4. Google: The Next Microsoft?
The question would have been laughable three, or even two, years ago. Not so anymore.

Google earlier this year bought Writely and its Web-based word processor. It had already launched gMail and soon after came out with its Web spreadsheet. While no one contends any of these lightweight apps can compete with the features in Microsoft Word or Excel, they offer an ease of use and most of the basic functionality most people want, Googlephiles contend.

If the Google guys can keep the interfaces of these new apps as clean and simple as Google Search, many people might find that very attractive. On the other hand, while thousands of people have signed up for gMail, many would wager that the vast majority are using it as their second -- or even third -- mail address.

5. Apps Served Up Hosted, On-Premise Or A Hybrid?
Salesforce.com's CRM-as-a-service hit the market like a gale-force wind a few years back. The crux is that Salesforce.com hosts the infrastructure and provides an easy interface, while companies pay for the software as they go on a per-user, per-month basis.
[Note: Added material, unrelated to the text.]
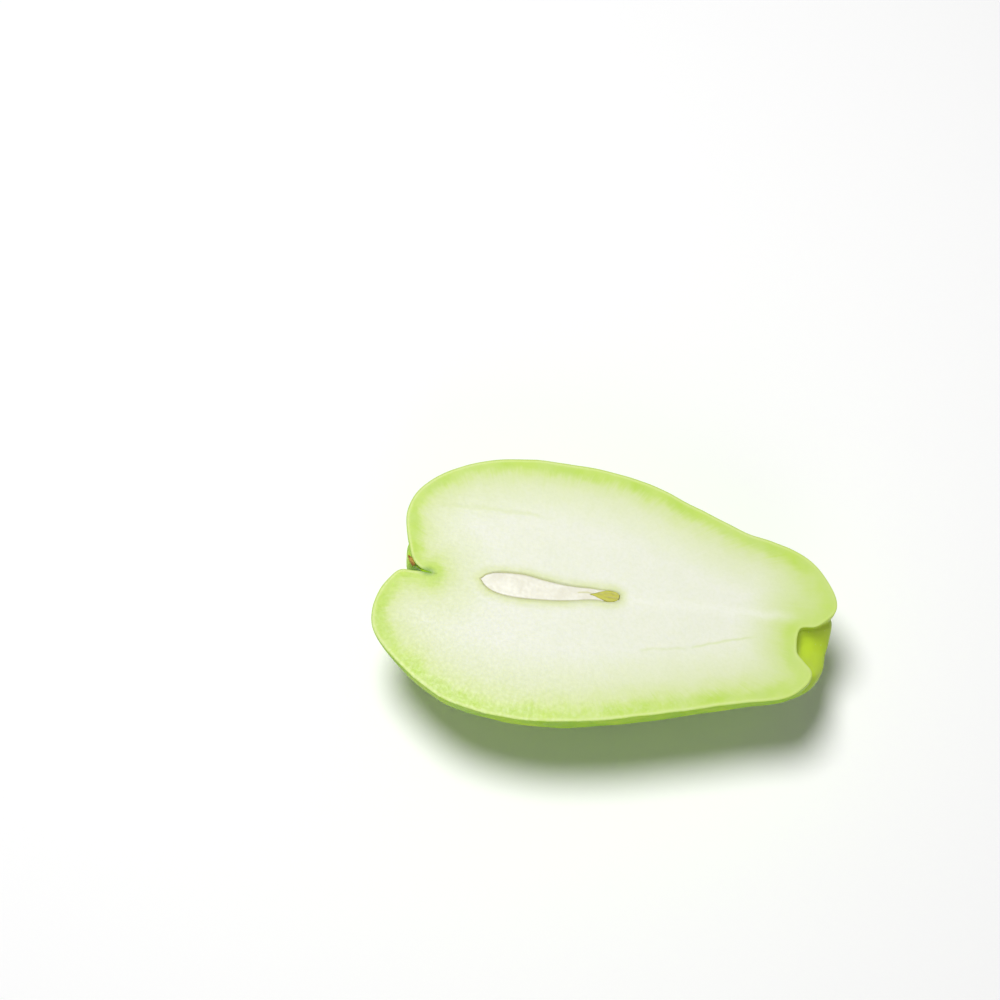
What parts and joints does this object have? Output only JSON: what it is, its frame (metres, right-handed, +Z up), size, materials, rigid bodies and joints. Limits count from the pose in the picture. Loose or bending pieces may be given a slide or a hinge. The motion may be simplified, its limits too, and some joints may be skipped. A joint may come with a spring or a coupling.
{
  "type": "chayote squash half",
  "caption": "Pear-shaped green chayote squash cut lengthwise, lying on its lobed back with the pale cut face up, showing a flat ivory seed edge-on and the blossom cleft",
  "frame": {"origin": "under the middle of the half's box, on the surface that its rounded back lies on", "axes": "+X from the blossom end to the stem end, +Y across the cut face, +Z up out of the cut face"},
  "size_m": [0.1356, 0.0818, 0.0392],
  "materials": {
    "flesh": "moist pale flesh under a waxy green skin",
    "seed": "smooth ivory seed coat",
    "seed_tip": "moist olive plug",
    "blossom_remnant": "dry brown flower remnant"
  },
  "bodies": {
    "root": {"squash_half": "flesh", "seed": "seed", "seed_tip": "seed_tip", "blossom_remnant": "blossom_remnant"}
  },
  "joints": []
}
Other players -- NetSuite and Webex, for instance -- showed that there is a market for pay-as-you-go subscription apps, although many of them still struggle with long-term profitability. Even mighty Microsoft had to respond and last month acknowledged plans to offer hosted CRM, along with its Windows Live and Office Live hosted infrastructure offerings.

While Microsoft says its initial hosted offerings target consumers and very small companies, no one believes it will limit itself should the services take off. But the company is clearly hedging its bets and says it will deliver software however customers want it -- via license sales, via an ad-supported service, hosted by partners or internally, or some hybrid model.